A client will shortly be filing for divorce. Friction around money (debt) is the main reason for the breakup. Is it better to file for bankruptcy before or after filing for divorce?
RK: There is no absolute answer to that question. There are potentially so many issues involved in a marital breakup (financial, psychological, emotional, practical, etc.) that every situation has its own answer.
However, I can say that it is probably never too early to obtain that free consultation that we offer. Most lawyers specializing in family law will recommend a visit to a trustee or to an insolvency lawyer before things are too far gone. Information, especially reliable information, is a big help to making good decisions.
I have a client that has registered RRSP investments. Will my client be forced to sell these if they file for bankruptcy or do a consumer proposal?
RK: The Bankruptcy and Insolvency Act exempts RRSP investments that have been in place longer the 12 months prior to the filing of a bankruptcy. Therefore, most RRSPs that we see do not have to be liquidated as a result of the bankruptcy. Of course, the question does not even apply should your client do a proposal or Consumer Proposal instead of a bankruptcy. None of his property is on the line in a proposal.
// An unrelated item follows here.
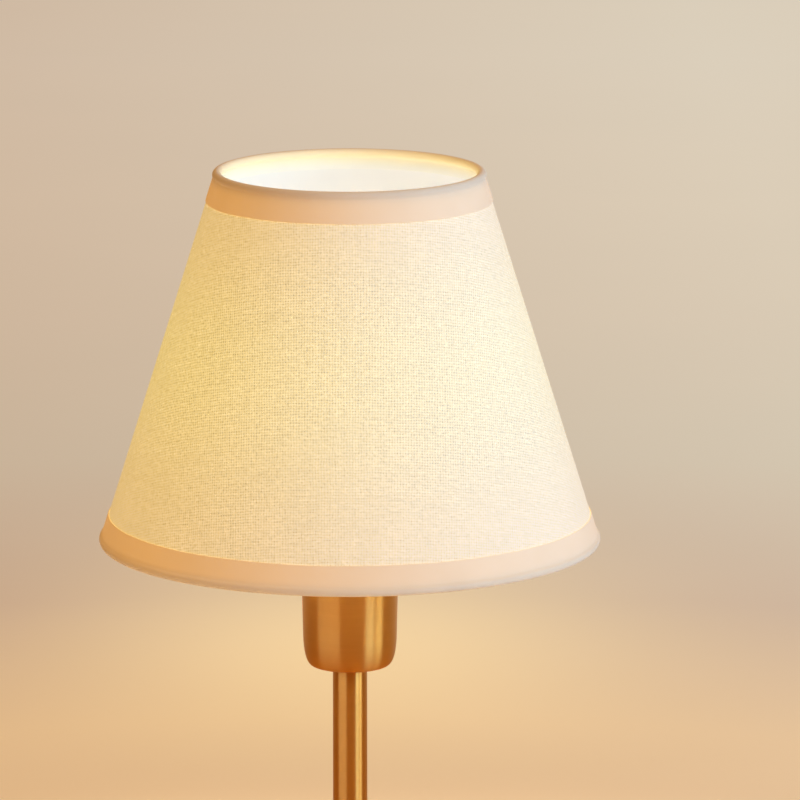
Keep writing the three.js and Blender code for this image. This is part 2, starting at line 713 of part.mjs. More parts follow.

From time to time we encounter a person who has liquidated all his RRSPs prior to consulting with us. This is usually done in an effort to keep up with the debt payments. Admirable as this is, I find the look of surprise and consternation on their face when we point out the BIA’s stance on RRSPs very troubling. They very often could have provided at least as much money to the creditors through a proposal without losing the money it has taken them years to build up for their old age. Plus, there is the tax they had to pay when they cashed the RRSPs in. Not a happy moment, and one which probably would have been prevented if they had seen us a lot earlier.